*Exercise prompt*
Each line from the one containing "make_spindle()" through the one containing "points = [vertex.co" must be echoed exactly, endpoints included, and every other line omitted.

━━━━━ Data shown

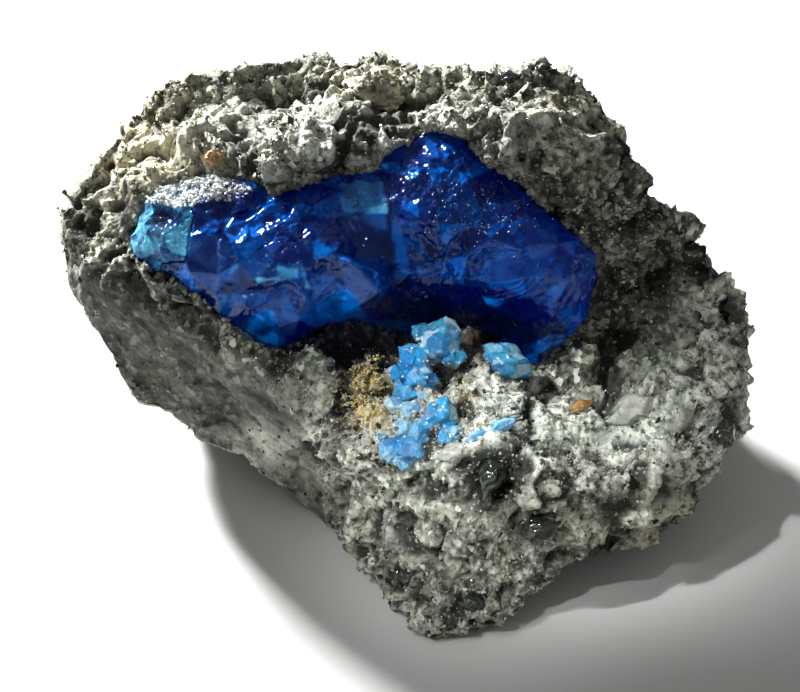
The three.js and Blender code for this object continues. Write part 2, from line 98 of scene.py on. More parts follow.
# Points that the front passes through, by the part of the face that they shape
FRONT = {
    "top_of_block": (
        (-3.75, 4.1, -0.2), (-3.75, 5.5, -1.7), (-3.75, 6.5, -2.9), (-5.5, 6.0, -2.9),
        (-6.25, 4.75, -2.1), (-5.0, 4.75, -1.2), (-5.25, 3.95, -0.6), (-7.5, 4.0, -2.6),
        (-2.25, 5.75, -1.5), (-2.25, 4.5, -0.1), (-1.25, 4.75, -0.3), (-0.5, 6.0, -1.6),
        (-0.5, 6.75, -2.6), (1.0, 5.75, -0.7), (0.0, 5.15, -0.5), (2.0, 6.0, -0.6),
        (3.5, 6.5, -0.8), (3.5, 5.25, 0.1), (2.5, 4.5, 0.1), (4.75, 5.25, -0.3),
        (4.0, 3.75, 0.3), (5.0, 4.25, 0.0),
    ),
    "left_rim": (
        (-6.75, 3.5, -1.3), (-7.25, 2.75, -1.4), (-8.2, 2.25, -2.5), (-7.25, 1.95, -1.1),
        (-7.9, 1.25, -2.2),
    ),
    "flank": (
        (-6.6, 1.9, -0.6), (-5.0, 0.7, 0.1), (-3.25, -0.4, 0.5), (-2.25, -1.1, 0.7),
        (-6.25, 0.0, -1.9), (-7.1, 0.0, -2.6), (-5.0, -1.5, -2.1), (-5.0, -0.25, -1.1),
        (-3.75, -1.5, -1.2), (-6.0, -1.25, -2.7), (-3.5, -2.5, -1.9), (-2.25, -2.5, -0.7),
        (-2.5, -3.5, -2.0), (-1.75, -3.5, -1.1), (-1.6, -4.5, -1.9),
    ),
    "foot": (
        (-1.25, -3.0, 0.4), (-0.75, -4.25, 0.2), (-0.4, -5.5, -0.2), (0.0, -3.5, 1.2),
        (0.5, -5.0, 0.9), (0.75, -6.5, 0.5), (1.75, -5.5, 1.1), (2.0, -6.5, 0.6),
        (3.0, -5.9, 0.6),
    ),
    "nose": (
        (1.0, -2.75, 1.9), (2.25, -2.3, 2.2), (3.25, -3.1, 2.3), (2.5, -4.0, 2.4),
        (1.25, -4.0, 1.8), (3.5, -4.5, 2.1), (2.5, -5.1, 1.6),
    ),
    "under_shelf": (
        (4.0, -3.9, 2.1), (5.0, -3.5, 1.9), (6.25, -3.2, 1.4), (7.5, -2.9, 0.5),
        (5.0, -4.6, 0.9), (6.25, -4.5, 0.2), (7.25, -3.6, -0.2),
    ),
    "shelf": (
        (4.25, -3.1, 1.9), (5.5, -2.75, 1.3), (5.0, -2.0, 0.6), (6.25, -2.1, 0.7),
        (7.5, -2.25, 0.4), (4.25, -1.25, -0.1), (5.5, -1.1, -0.5), (6.5, -1.25, -0.2),
        (7.5, -1.1, -0.3), (3.25, -2.25, 1.2),
    ),
    "right_hollow": (
        (5.5, -0.5, -1.5), (6.5, -0.25, -1.7), (5.0, 0.5, -1.6), (5.75, 1.25, -1.6),
        (6.75, 1.0, -1.7), (6.25, 2.25, -1.2), (5.25, 2.5, -0.8), (6.0, 3.1, -0.6),
        (4.5, 3.25, 0.2),
    ),
    "right_rim": (
        (7.5, 1.75, -1.0), (7.75, 0.75, -0.6), (8.2, 0.0, -0.7), (8.0, -1.25, -0.5),
    ),
    "crystal_seat": (
        (-6.0, 2.75, -1.8), (-4.25, 2.25, -1.6), (-2.5, 1.75, -1.6), (-0.5, 2.5, -1.8),
        (1.0, 3.75, -1.4), (2.5, 2.5, -1.6), (4.0, 1.5, -1.5), (0.5, 1.0, -2.2),
        (-1.5, -0.1, -2.0), (0.0, 0.1, -2.2), (-2.5, -0.25, -1.3), (2.5, 0.25, -1.5),
    ),
    "ledge": (
        (-1.75, -0.75, -0.6), (-1.0, -0.4, -0.6), (-0.9, -1.25, 0.5), (-1.5, -2.0, 0.6),
        (-0.5, -2.6, 1.2), (0.5, -2.5, 1.5), (1.0, -1.5, 1.0), (2.0, -1.1, 0.9),
        (2.75, -1.5, 1.3), (1.75, -0.1, -0.4), (1.0, -0.5, 0.0), (3.0, -0.75, 0.1),
    ),
}

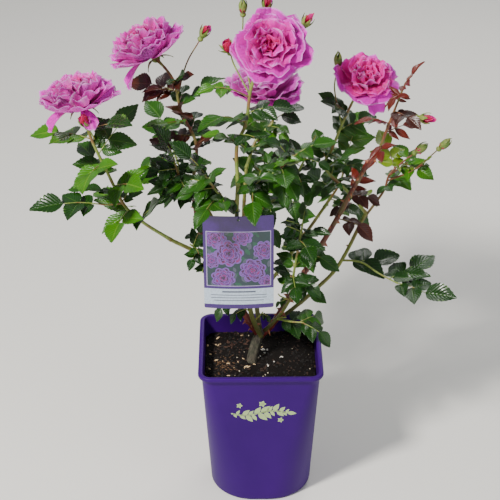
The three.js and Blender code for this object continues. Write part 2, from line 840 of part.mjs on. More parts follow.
function budGeometry(end, axis) {
  const points = BUD_RINGS.map(([reach, height]) => new THREE.Vector2(reach * BUD_LONG, height * BUD_LONG));
  const centre = end.clone().addScaledVector(axis, BUD_LONG * BUD_SEAT);
  return placeAlong(new THREE.LatheGeometry(points, BUD_SIDES), centre.toArray(), axis.toArray());
}

function makeMass(mass, before) {
  const parts = [];
  const rings = mass.path.length + 1;
  const stemPath = mass.bloom ? [...mass.path, mass.bloom.centre] : mass.path;
  const stemCurve = mass.bloom ? curveThrough(stemPath) : mass.curve;
  let stem = solidOf(limbGeometry(stemCurve, taper(mass.thick, mass.thin), 4, rings));
  for (const limb of before) stem = stem.subtract(limb);
  parts.push(mainBody(stem));
  if (mass.bloom) parts.push(solidOf(bloomGeometry(mass.bloom)));
  if (mass.tipBud) parts.push(solidOf(budGeometry(mass.curve.getPoint(1), endDirection(mass.curve))));
  for (const { curve, leaf } of mass.twigs) {
    parts.push(solidOf(limbGeometry(curve, taper(TWIG_FOOT, TWIG_TIP), 3, 3)));
    if (!leaf) parts.push(solidOf(budGeometry(curve.getPoint(1), endDirection(curve))));
  }
  for (const leaf of growMass(mass)) {
    parts.push(solidOf(stalkGeometry(leaf)));
    for (const leaflet of leaf.leaflets) parts.push(solidOf(leafletGeometry(leaflet)));
  }
  return mainBody(wasm.Manifold.union(parts));
}

// Label card: a thin plate, bowed about its long axis, that hangs from a tie round the front cane

function bowBack(geometry) {
  const position = geometry.attributes.position;
  for (let i = 0; i < position.count; i++) {
    const share = position.getX(i) / (CARD_WIDTH / 2);
    position.setY(i, position.getY(i) + CARD_BOW * share * share);
  }
  return geometry;
}

const HOLE = [CARD_MIDDLE[0], CARD_MIDDLE[1], CARD_MIDDLE[2] + CARD_HEIGHT / 2 - CARD_HOLE_DROP];

function makeCard() {
  const plate = bowBack(new THREE.BoxGeometry(CARD_WIDTH, CARD_THICK, CARD_HEIGHT, 8, 1, 1));
  plate.translate(...CARD_MIDDLE);
  const hole = new THREE.CylinderGeometry(CARD_HOLE, CARD_HOLE, 20, 10);
  hole.translate(...HOLE);
  return meshOf("label_card", solidOf(plate).subtract(solidOf(hole)), COLOUR.card, 0.35);
}

const TIE_RISE = 4; // the ring round the cane lies this far over the card's hole
const TIE_SLACK = 0.5; // and this far off the cane's skin
const TIE_BACK = 2.5; // the hook's two bends stand this far before and behind the card

function makeTie(frontCane) {
  const curve = curveThrough(frontCane.path);
  const frames = framesAlong(curve, 60);
  const [holeX, holeY, holeZ] = HOLE;
  const seat = frames.find((frame) => frame.at.z > holeZ + TIE_RISE);
  const share = frames.indexOf(seat) / (frames.length - 1);
  const ringRadius = taper(frontCane.foot, frontCane.tip)(share) + TIE_WIRE + TIE_SLACK;
  const ring = new THREE.TorusGeometry(ringRadius, TIE_WIRE, 4, 8);
  ring.applyQuaternion(new THREE.Quaternion().setFromUnitVectors(UP, seat.along));
  ring.translate(...seat.at.toArray());
  const front = seat.at.clone();
  front.y -= ringRadius;
  const hookPath = curveThrough([
    front.toArray(),
    [holeX, holeY + 3 * TIE_BACK, holeZ + TIE_RISE],
    [holeX, holeY + TIE_BACK, holeZ],
    [holeX, holeY - TIE_BACK, holeZ],
    [holeX, holeY - TIE_BACK - TIE_WIRE, holeZ + TIE_RISE],
  ]);
  const hook = limbGeometry(hookPath, () => TIE_WIRE, 4, 7);
  return meshOf("label_tie", solidOf(ring).add(solidOf(hook)), COLOUR.tie, 0.5);
}

// Assembly
const group = new THREE.Group();
group.add(makePot(), makeSoil(), makeCard());

const grownLimbs = [makeTrunk(CLEAR)];
group.add(meshOf("trunk", makeTrunk(0), TRUNK.colour, 0.85));
for (const cane of CANES) {
  let solid = makeCane(cane, 0);
  for (const limb of grownLimbs) solid = solid.subtract(limb);
  group.add(meshOf(cane.name, mainBody(solid), cane.colour, 0.6));
  grownLimbs.push(makeCane(cane, CLEAR));
}
group.add(makeTie(CANES.find((cane) => cane.name === "front_green_cane")));

for (const mass of MASSES) {
  group.add(meshOf(mass.name, makeMass(mass, grownLimbs), mass.colour ?? COLOUR.leaf, 0.45));
}

export default group;
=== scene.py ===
# A rose bush in flower, growing in a tall square nursery pot, with a label card tied to its front cane.
# Metres, +Z up. The origin is the middle of the pot's flat underside and the front faces -Y.
# Paths and sizes are written in millimetres and carried to metres by MM.

import math

import bmesh
import bpy
import numpy as np
from mathutils import Matrix, Vector, noise


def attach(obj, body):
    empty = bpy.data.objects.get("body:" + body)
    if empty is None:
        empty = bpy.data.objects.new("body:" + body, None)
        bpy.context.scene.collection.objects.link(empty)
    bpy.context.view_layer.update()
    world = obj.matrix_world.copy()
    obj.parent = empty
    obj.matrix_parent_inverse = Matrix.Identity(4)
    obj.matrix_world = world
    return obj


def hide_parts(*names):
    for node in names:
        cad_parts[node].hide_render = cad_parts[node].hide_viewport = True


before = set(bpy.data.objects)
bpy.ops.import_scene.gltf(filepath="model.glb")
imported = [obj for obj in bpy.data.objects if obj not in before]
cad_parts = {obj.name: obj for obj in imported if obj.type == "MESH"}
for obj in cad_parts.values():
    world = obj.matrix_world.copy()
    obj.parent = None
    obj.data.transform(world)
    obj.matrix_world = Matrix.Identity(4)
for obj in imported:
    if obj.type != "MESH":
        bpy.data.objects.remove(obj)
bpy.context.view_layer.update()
MM = 0.001

# Camera, floor and light. The view is the photograph's: from the front, looking down on the pot from
# well above its rim, on a long lens. A plain pale floor and three soft lamps stand in for a studio.

LENS = 108
AIM = Vector((-14.5, 0.0, 399.0)) * MM
DISTANCE = 2187 * MM
ELEVATION, AZIMUTH, ROLL = (math.radians(a) for a in (29.1, -0.25, -0.35))


def placed(name, data):
    """A new object with this data, in the scene."""
    made = bpy.data.objects.new(name, data)
    bpy.context.scene.collection.objects.link(made)
    return made


def place_camera():
    back = Vector((
        math.sin(AZIMUTH) * math.cos(ELEVATION),
        -math.cos(AZIMUTH) * math.cos(ELEVATION),
        math.sin(ELEVATION),
    ))
    right = (-back).cross(Vector((0, 0, 1))).normalized()
    up = back.cross(right)
    across = math.cos(ROLL) * right + math.sin(ROLL) * up
    upward = math.cos(ROLL) * up - math.sin(ROLL) * right
    camera = placed("camera", bpy.data.cameras.new("camera"))
    camera.data.lens = LENS
    camera.data.clip_end = 50
    camera.matrix_world = Matrix.Translation(AIM + back * DISTANCE) @ Matrix(
        (across, upward, back)
    ).transposed().to_4x4()
    bpy.context.scene.camera = camera


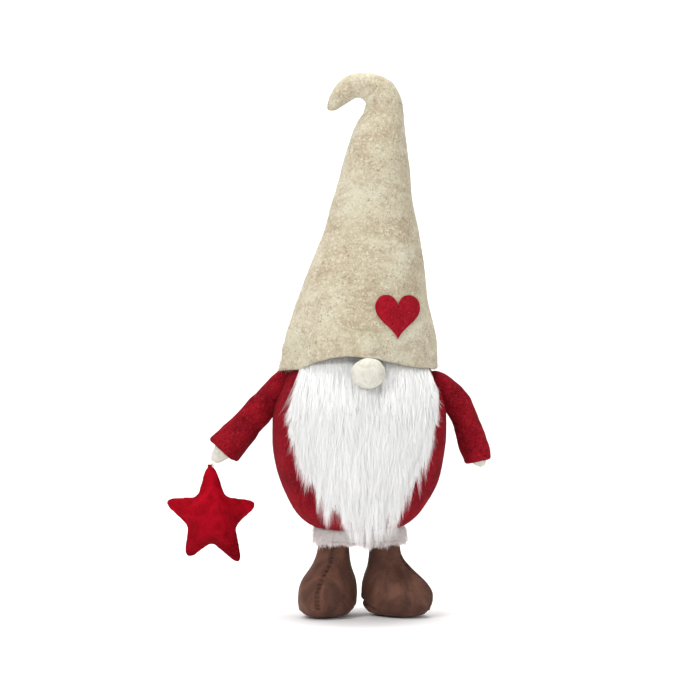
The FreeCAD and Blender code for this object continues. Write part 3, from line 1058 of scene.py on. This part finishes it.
def strand_pieces(name, paths, root_width, materials, body, rng):
    """Tapered ribbon strands along paths (count, steps, 3) in millimetres, in pieces of limited size."""
    count, steps, _ = paths.shape
    per_strand = 2 * (steps - 2) + 1
    share = int(FACES_PER_PIECE / per_strand)
    order = rng.permutation(count)
    pieces = []
    for part, start in enumerate(range(0, count, share)):
        chosen = order[start:start + share]
        piece = ribbon_mesh(f"{name}_{part + 1}", paths[chosen], root_width, materials, rng)
        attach(piece, body)
        pieces.append(piece)
    return pieces


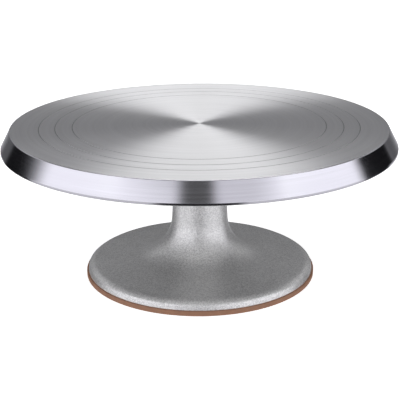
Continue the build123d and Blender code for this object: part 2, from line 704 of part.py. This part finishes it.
make_turntable_plate()
make_spindle_flange()
make_flange_screws()
make_flange_lock_washers()
make_spindle()
make_bearing_spacer()
make_spindle_washer()
make_spindle_lock_washer()
make_spindle_nut()
make_bearing("upper", UPPER_BEARING_MIDDLE)
make_bearing("lower", LOWER_BEARING_MIDDLE)
make_retaining_ring()
make_dust_seal()
make_pedestal()
make_base_cover()
make_cover_screws()
make_anti_slip_pad()
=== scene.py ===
import json
from math import ceil, cos, pi, radians, sin, tan

import bpy
from mathutils import Matrix, Vector


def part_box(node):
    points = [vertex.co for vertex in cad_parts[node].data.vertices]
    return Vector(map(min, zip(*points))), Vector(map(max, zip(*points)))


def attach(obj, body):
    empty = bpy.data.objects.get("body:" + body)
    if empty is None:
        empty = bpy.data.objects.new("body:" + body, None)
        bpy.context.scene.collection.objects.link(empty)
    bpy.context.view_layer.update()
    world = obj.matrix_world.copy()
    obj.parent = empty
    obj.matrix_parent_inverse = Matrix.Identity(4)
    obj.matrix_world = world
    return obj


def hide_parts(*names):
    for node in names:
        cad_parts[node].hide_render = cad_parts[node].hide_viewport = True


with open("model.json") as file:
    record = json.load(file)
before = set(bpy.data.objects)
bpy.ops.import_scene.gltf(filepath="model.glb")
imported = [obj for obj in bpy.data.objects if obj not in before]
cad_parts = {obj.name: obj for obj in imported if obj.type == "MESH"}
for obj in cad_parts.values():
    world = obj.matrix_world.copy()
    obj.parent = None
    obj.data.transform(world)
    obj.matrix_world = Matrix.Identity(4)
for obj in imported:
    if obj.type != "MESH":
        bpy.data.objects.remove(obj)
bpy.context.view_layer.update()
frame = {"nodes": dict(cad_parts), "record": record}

# Looks of the cake turntable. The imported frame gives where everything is, in metres; outlines are drawn
# here in millimetres, as (radius, height) about the turning axis.

MM = 0.001
ROUND_SEGMENTS = 512
ARC_STEP = radians(5)
SUPPORT_GAP = 0.15  # from an edge to the ring that keeps the flat beside it flat

# ---- sizes read from the frame, in mm ----
plate_low, plate_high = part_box("turntable_plate")
pedestal_low, pedestal_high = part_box("pedestal")
pad_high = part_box("anti_slip_pad")[1]
PLATE_TOP = plate_high.z / MM
RIM_BOTTOM = plate_low.z / MM
PEDESTAL_BOTTOM = pedestal_low.z / MM
COLUMN_TOP = pedestal_high.z / MM
PLATE_RADIUS = plate_high.x / MM
FOOT_RADIUS = pedestal_high.x / MM
PAD_RADIUS = pad_high.x / MM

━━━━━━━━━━

*Result for this exercise*
make_spindle()
make_bearing_spacer()
make_spindle_washer()
make_spindle_lock_washer()
make_spindle_nut()
make_bearing("upper", UPPER_BEARING_MIDDLE)
make_bearing("lower", LOWER_BEARING_MIDDLE)
make_retaining_ring()
make_dust_seal()
make_pedestal()
make_base_cover()
make_cover_screws()
make_anti_slip_pad()
=== scene.py ===
import json
from math import ceil, cos, pi, radians, sin, tan

import bpy
from mathutils import Matrix, Vector


def part_box(node):
    points = [vertex.co for vertex in cad_parts[node].data.vertices]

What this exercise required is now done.